İşte bizim ana karakterimiz olan Álvaro’da bu ilme merak sarıyor. Álvaro, 25 yaşında, Napoli Kralının emrinde, muhafız alanında bir yüzbaşıdır.Mesai arkadaşları ile birlikte sohbetlerinde sık sık Kabala ilminden bahsedilir ve Álvaro’da bu ilme ilgi duymaya başlar. Bu ilimle yakından ilgili ve pek çok şey bilen dostu Soberano onu acele etmemesi için uyarsa da kahramanımız sabırsızlığına yenik düşer ve bir an önce bu ilmin içine girip bir ruhu kontrolü altına almak ister. Israrları ve cesareti karşısında hayrete düşen arkadaşı bunu kabul eder ve bir gece Álvaro, arkadaşı Soberano ve onun birkaç arkadaşı bir mağaraya giderler. Álvaro için bir çember çizerek yapması gerekenleri anlatırlar. Korkusunu dile getirmeyi gururuna yediremeyen Álvaro söylenenleri yapar ve macerası başlar. Cahil cesareti diyebileceğimiz bir cesaretle çağırmış olduğu ruha emirler yağdıran Álvaro başına geleceklerden habersizdir.

“Şart mart yok köle, sadece itaat edeceksin, yoksa…”

“Belli ki beni henüz tanımıyorsunuz efendim; yoksa bana daha yumuşak davranırdınız…”

Bu sözler Álvaro için bir uyarı amacı taşısa da karakterimiz aldırış etmez ve emirler vermeye devam eder. Şeytan olduğundan habersiz olduğu ruha arkadaşları için mağarada bir ziyafet sofrası hazırlatır ve kendini kanıtlamak için onları yanına çağırır.
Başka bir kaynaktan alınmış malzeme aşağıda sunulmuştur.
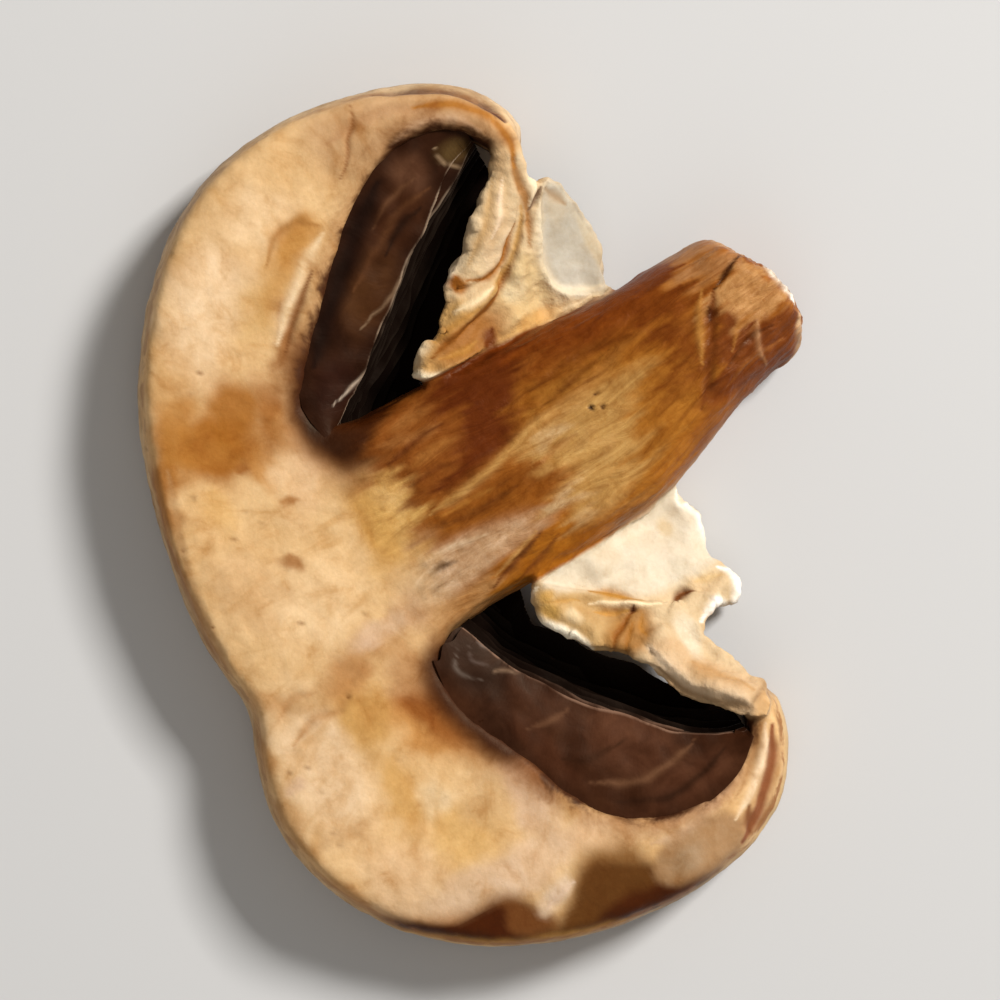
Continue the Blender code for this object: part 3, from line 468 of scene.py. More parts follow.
STEM_STROKES = (
    (((-1.6, 5.9), (-1.4, 4.6), (-1.5, 3.2)), 0.26, (0.15, 0.08, 0.04), 0.75, -0.12),
    (((-2.6, 6.2), (-2.4, 4.8)), 0.18, (0.26, 0.14, 0.07), 0.6, -0.08),
    (((-0.8, 6.6), (-0.5, 3.6), (-0.9, 0.6)), 0.2, (0.66, 0.46, 0.28), 0.5, 0.05),
    (((-4.2, 2.0), (-3.4, -0.2), (-2.4, -2.6)), 0.2, (0.17, 0.050, 0.010), 0.8, -0.14),
    (((-4.6, 0.4), (-4.0, -1.6), (-3.2, -3.6)), 0.2, (0.20, 0.055, 0.008), 0.7, -0.12),
    (((-3.6, 1.4), (-2.8, -0.8), (-2.2, -2.4)), 0.16, (0.52, 0.28, 0.09), 0.6, 0.08),
    (((2.1, 3.2), (2.3, 0.6), (2.8, -2.0), (3.6, -4.8), (4.2, -7.6)), 0.3, (0.45, 0.225, 0.06), 0.75,
      0.05),
    (((0.9, 3.0), (0.8, 0.4), (0.9, -2.8)), 0.22, (0.15, 0.040, 0.005), 0.6, -0.08),
    (((1.5, 2.6), (1.6, 0.4), (1.5, -1.6)), 0.16, (0.34, 0.13, 0.02), 0.5, 0.04),
    (((1.6, -5.0), (1.9, -6.6), (1.9, -7.8)), 0.3, (0.33, 0.14, 0.035), 0.6, -0.1),
    (((-4.9, -6.0), (-4.4, -8.6), (-3.9, -10.4)), 0.3, (0.20, 0.065, 0.010), 0.6, -0.05),
    (((6.2, 4.0), (6.8, 1.6), (6.9, -0.4)), 0.24, (0.11, 0.024, 0.004), 0.6, -0.08),
    (((4.3, 3.6), (4.5, 1.6), (4.3, 0.0)), 0.24, (0.13, 0.030, 0.004), 0.6, -0.08),
    (((5.9, -6.4), (6.4, -9.6), (6.5, -12.8)), 0.26, (0.14, 0.035, 0.003), 0.6, -0.06),
    (((4.6, -6.6), (5.3, -9.8), (5.8, -12.4)), 0.2, (0.16, 0.045, 0.004), 0.6, -0.05),
    (((3.0, -9.3), (3.1, -9.6)), 0.2, (0.03, 0.008, 0.002), 0.97, -0.25),
    (((2.6, -10.2), (2.9, -10.2)), 0.15, (0.06, 0.015, 0.003), 0.9, -0.2),
    (((3.6, -10.1), (3.8, -10.1)), 0.13, (0.08, 0.02, 0.004), 0.8, -0.15),
    (FOOT_CREASE[:6], 0.34, (0.15, 0.036, 0.005), 0.75, -0.22),
    (FOOT_CREASE[5:], 0.18, (0.05, 0.012, 0.002), 0.95, -0.4),
    (((4.2, -19.0), (5.0, -19.4)), 0.3, (0.06, 0.012, 0.002), 0.9, -0.15),
    (((2.0, -17.4), (3.4, -17.9), (5.0, -18.6), (6.4, -19.5)), 0.26, (0.46, 0.20, 0.04), 0.6, 0.12),
    (((0.0, -18.0), (0.8, -20.0), (0.8, -22.8)), 0.16, (0.30, 0.10, 0.02), 0.5, 0.08),
    (((1.0, -18.6), (1.9, -20.4), (2.0, -22.6)), 0.16, (0.08, 0.018, 0.003), 0.7, -0.12),
    (((1.9, -19.4), (3.0, -20.6), (3.4, -22.2)), 0.16, (0.38, 0.15, 0.03), 0.6, 0.08),
    (((0.0, -21.1), (1.4, -21.2), (2.9, -21.9)), 0.22, (0.42, 0.21, 0.09), 0.45, 0.12),
    (((2.6, -24.7), (4.0, -24.6), (5.6, -24.1)), 0.26, (0.92, 0.84, 0.70), 0.95, 0.1),
    (((-0.5, -22.6), (-0.3, -23.6), (0.8, -24.3), (2.0, -24.7)), 0.3, (0.60, 0.38, 0.20), 0.8, 0.1),
    (((6.6, -23.4), (8.0, -22.7), (9.3, -21.6)), 0.24, (0.60, 0.38, 0.20), 0.6, 0.05),
)

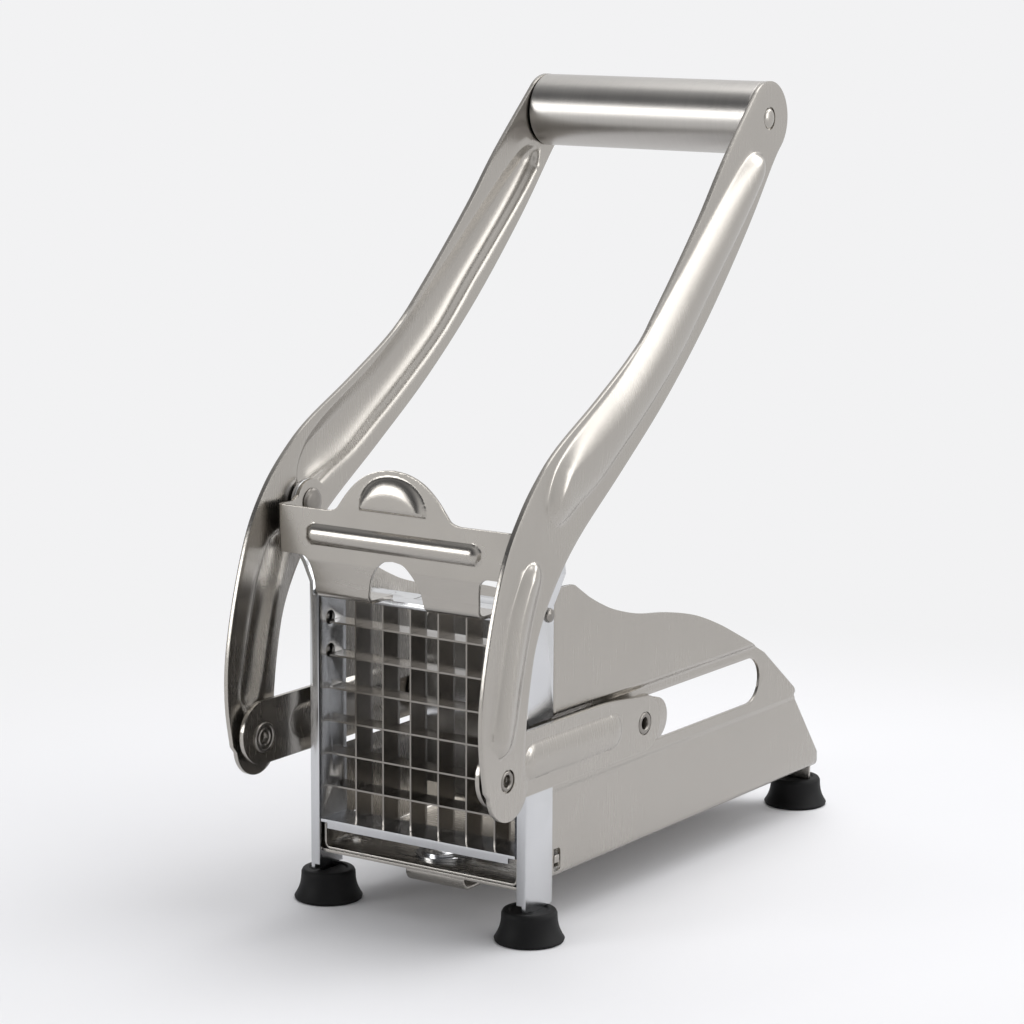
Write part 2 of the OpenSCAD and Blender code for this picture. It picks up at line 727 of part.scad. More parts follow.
module handle_rivets() color(bright_steel) placed() for (side = [-1, 1]) on_side(side) lever_frame()
    turned_x(handle_reach, 0, [
        [handle_half - 3.3, 0], [handle_half - 3.3, 4], [handle_half - 2.3 - eps, 4.4],
        [handle_half - 2.3 - eps, 2.5], [handle_half + arm_t - 0.1, 2.5],
        [handle_half + arm_t - 0.1, 3.5], [handle_half + arm_t + 0.4, 3.3],
        [handle_half + arm_t + 0.85, 2.4], [handle_half + arm_t + 1.05, 0]
    ]);

// Hollow rivets in the arms at the front pivot
module arm_eyelets() color(bright_steel) placed() for (side = [-1, 1]) on_side(side) lever_frame()
    turned_x(pivot[0], pivot[1], [
        [arm_in - 0.4, 1.7], [arm_in - 0.4, 4.3], [arm_in - 0.02, 4.3], [arm_in - 0.02, eyelet_r - eps],
        [arm_out - 0.68, eyelet_r - eps], [arm_out - 0.68, 3.3], [arm_out - 0.3, 3.4],
        [arm_out - 0.1, 2.8], [arm_out - 0.3, 1.9], [arm_out - 0.9, 1.7]
    ]);

// ---- links ----

module link_outline() {
    rear = 9.4;
    front = 10.45;
    polygon(concat(
        arc([link_front[0] - 0.1, 61.05], front, 90, 270, 16),
        arc([link_y, link_z], rear, -90, 70, 14),
        smooth([[link_y - 4, link_z + rear + 0.1], [44, 71.2], [30, 71.5]], 3)
    ));
}

module link(side) color(steel) placed() on_side(side) {
    path = [[-0.8, 61.2, 5.3], [20, 61.2, 5.3], [link_y - 17, 61.2, 5.3]];
    difference() {
        union() {
            along_x(link_in, link_out) link_outline();
            rib_x(path, link_rib_h, link_out);
        }
        rib_x(narrower(path, 0.6), link_rib_h, link_in);
        pin_x(link_y, link_z, link_pin_r + pin_gap, link_in - 1, link_out + 1);
        pin_x(link_y, link_z, 3.9, link_out - 0.6, link_out + 1);
        pin_x(link_front[0], link_front[1], eyelet_r, link_in - 1, link_out + 1);
    }
}

module link_left() { link(-1); }
module link_right() { link(1); }

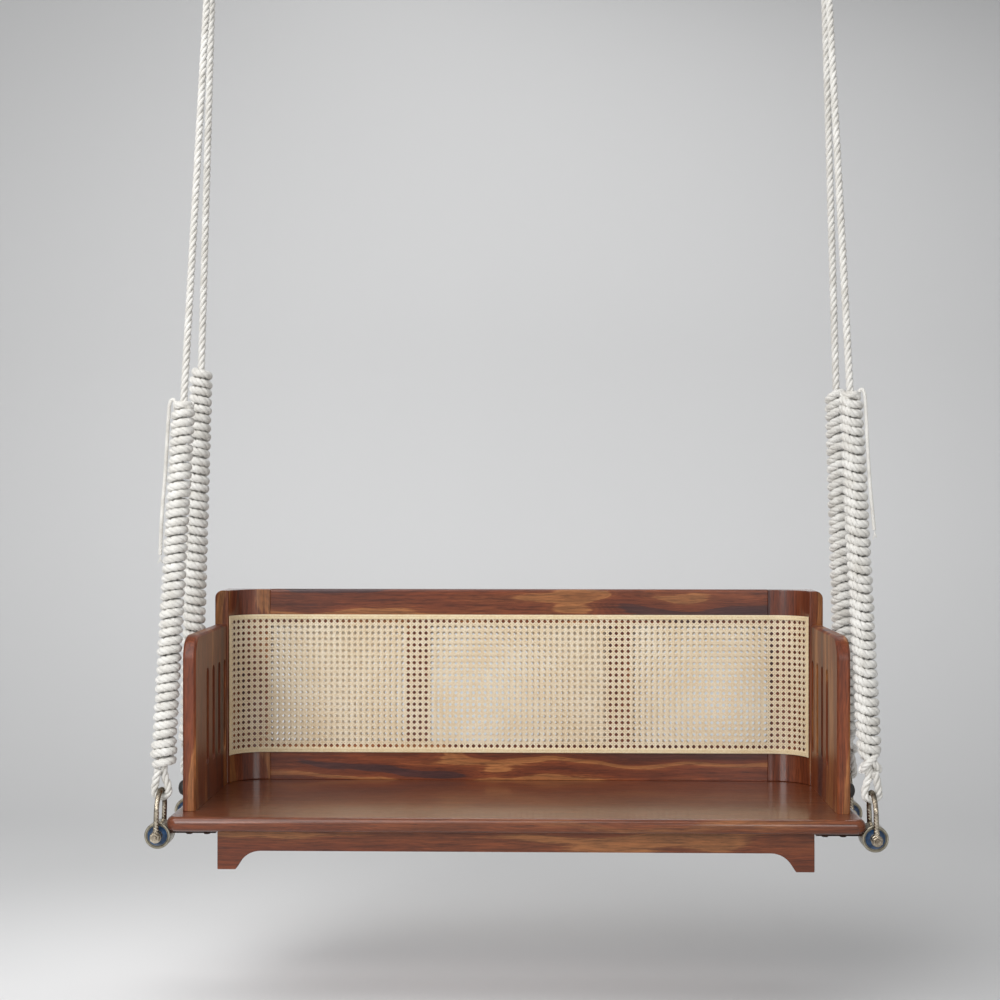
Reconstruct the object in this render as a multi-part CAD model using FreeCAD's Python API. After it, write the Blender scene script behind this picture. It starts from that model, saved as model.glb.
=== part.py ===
import FreeCAD
import Part
import math
import os

V = FreeCAD.Vector
ORIGIN = V(0, 0, 0)
ACROSS = V(1, 0, 0)
BACKWARD = V(0, 1, 0)
UP = V(0, 0, 1)

# A hanging bench with a caned back, on four wound ropes. Lengths are in millimetres.
# Everything is drawn from the middle of the seat's front edge at the height of its top face,
# with X across, Y to the back and Z up. Each piece is then moved so that the origin is on the
# ceiling, midway between the two ceiling plates.

# Overall
seat_width = 1320.0
seat_depth = 508.0
ceiling_height = 1920.0  # ceiling above the seat's top face
balance_depth = 286.17  # the bench hangs level under a line this far behind its front edge

# Seat plank
seat_thick = 28.0
seat_corner = 22.0  # round of the four corners, seen from above
seat_nose = 12.5  # round of the edges

# Aprons and battens under the seat
apron_end_inset = 92.0  # ends of the aprons in from the seat's ends
apron_inset = 42.0  # front and rear aprons behind the seat's edges
apron_thick = 22.0
apron_drop = 42.6  # between the feet
foot_height = 78.0
foot_width = 35.0
foot_slope_run = 23.0  # level run of the slope beside a foot
foot_cove = 45.0  # radius of the cove above that slope
batten_width = 45.0
batten_thick = 22.0
batten_spacing_share = 0.29  # of the aprons' length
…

Ziyafetin ardından Biondetto emirleri yerine getirmeye devam ederken, arkadaşı Soberano ikinci bir uyarıda bulunur.

“Bize güzel bir ziyafet çektin dostum, sana pahalıya patlayacak.”

Álvaro yine aldırış etmeden yoluna devam eder. Fakat biraz düşündüğünde içten içe bir pişmanlık yaşadığını görmek mümkün.

“Manasız bir merak ve pervasızlık benim gibi bir adamı içinden çok güç çıkılır bir duruma sokmuştu aslında… Ama bu işe bir nokta koyacağım, söz veriyorum.”

Karakterimiz bu ilmi öğrenme konusunda yeterli sabrı göstermediği için kolayca kurtulabileceğini sanıyordu. Ona gitmesini söylediğinde aldığı karşılık ise başına geleceklerin ufak bir başlangıcıydı.

“Don Álvaro bu işten böyle kolay sıyrılabileceğini düşünmeyecek kadar asil bir insansındır sanırım…”

Álvaro tecrübesizce adım attığı bu yolda şeytanın onu nasıl etkisi altına aldığından habersizdi. Şeytanın ona sundukları gözünü boyamaya yetmişti. Ondan tek lafıyla kurtulabileceğini sanıyor ve ona sunduğu fırsatlardan daha fazla yararlanmak istiyordu. Bu günlük hayatımızda çok karşılaştığımız bir durumdur aslında. Bazı şeylerin bize zarar verdiğinin farkında olsak da hoşumuza giden ufak ayrıntılar sebebiyle onu hayatımızdan çıkarmayı erteleriz ve bazen geri dönülmez sonuçları olabilir.

Eserde benim dikkatimi çeken noktalardan birisi, güzel bir kadın suretinde Álvaro’nun karşısına çıkan şeytanın, onu yaptığı oyunlarla kendisine aşık etmeye çalışırken Álvaro’ya aşık olması, kıskançlık krizlerine girmesi ve bu aşkın sonucunda azap çekmesidir.

      Eserde eleştirebileceğim en önemli nokta ise iki ayrı sonu olmasıdır. İlk sonda şeytan Álvaro’yu tamamen etkisi altına alamayıp Álvaro’nun tövbe etmesi sonucu geri çekiliyor. Álvaro’nun yaşadığı bazı felaketlerin aslında gerçek olmadığı ve şeytanın bir oyunu olduğu anlaşılıyor.

Okumuş olduğumuz bu son biz okurları yeterince tatmin ediyor fakat alternatif sonu görünce heyecanlanmamak elde değil. Bizi heyecanlandıran alternatif sonda Álvaro onu birçok kez kovduğu halde asla gitmeyen Biondetta tek bir cümlesi ile ortadan kayboluyor ve Álvaro hiçbir zarar görmeden her şey normale dönüyor. Türlü oyunlar yapan şeytanın bu kadar basit bir şekilde ortadan kaybolması bu esere pek yakıştırdığım bir son olmadı maalesef.

Her ne kadar alternatif sonu beğenmemiş olsam bile okurken fazlasıyla zevk aldığım bir romandı. Cazotte’un güçlü kalemi ve insanı sıkmayan sade anlatı dili esere güzellik katıyor. Fantastik bir eser olmasına rağmen içerisinde yer alan olaylar gayet ölçülü bir şekilde anlatılmış ve bu da romanı fantastik edebiyat sevmeyenlerin bile zevk olarak okuyacağı güzel bir eser haline getirmiştir.